In fact, early settlers to the United States didn’t really realize the value of the forests they ran across. In the 1800s and early 1900s, many beautiful large sequoias and redwoods were mowed down prior to our modern conservationist movement.
This led to approximately “96 percent of the original old-growth coast redwoods” being logged, according to the National Park Service. These old-growth forests were a national treasure that we cannot get back because it took hundreds and thousands of years to initially grow those trees. The world has lost 420 million hectares of forest since 1990. Agriculture and commercial business accounts for much of this loss of critical forest.
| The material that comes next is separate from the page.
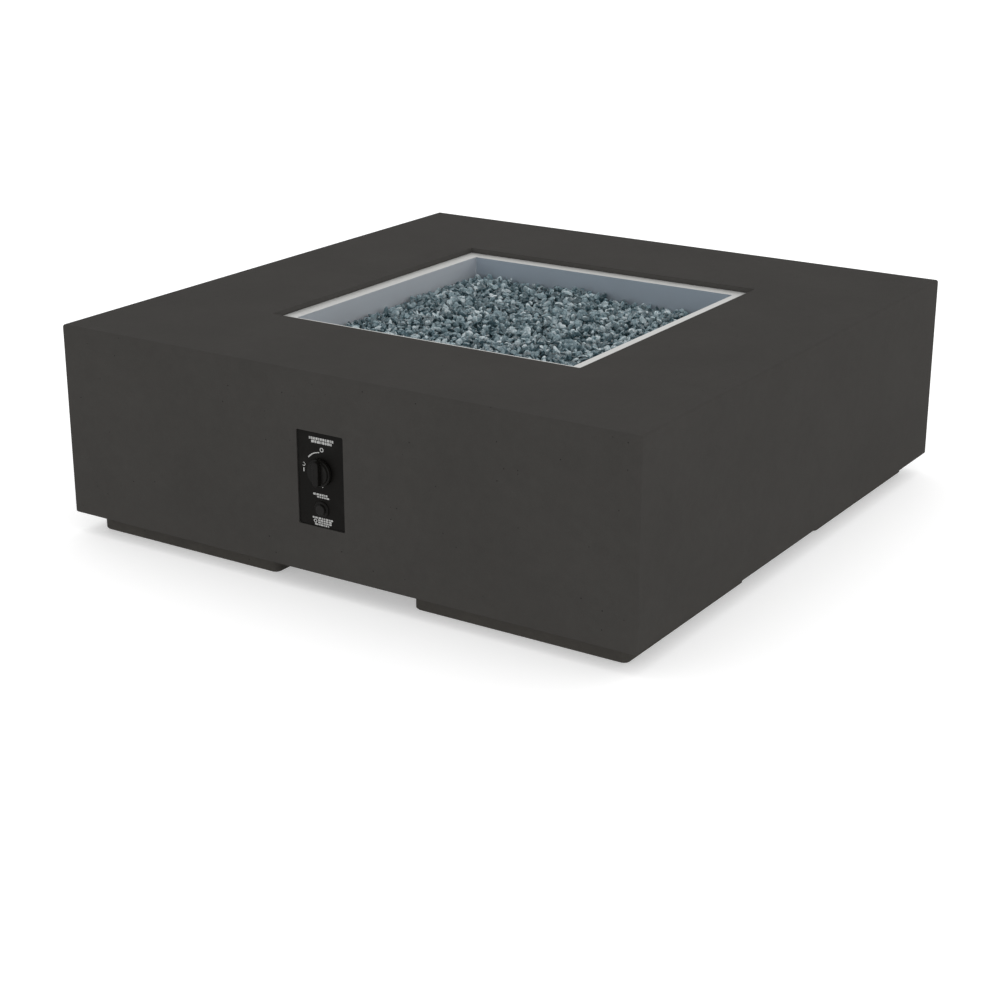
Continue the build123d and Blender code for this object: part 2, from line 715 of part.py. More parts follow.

The Many Benefits of Trees
Trees offer many benefits to people and the planet. They are an important part of the ecological cycles of nature. People breathe in oxygen and breathe out carbon dioxide. Plants basically do the reverse: they take in carbon dioxide and emit oxygen. For this reason, trees should be an integral part of any climate change mitigation strategy.
Trees don’t just take CO2 out of the air. They also remove common pollutants from the air we breathe, including particle matter (such as from car exhaust) and pollutant gases, including sulfur dioxide and ammonia. If you want to filter the air in your home, houseplants or small trees can help.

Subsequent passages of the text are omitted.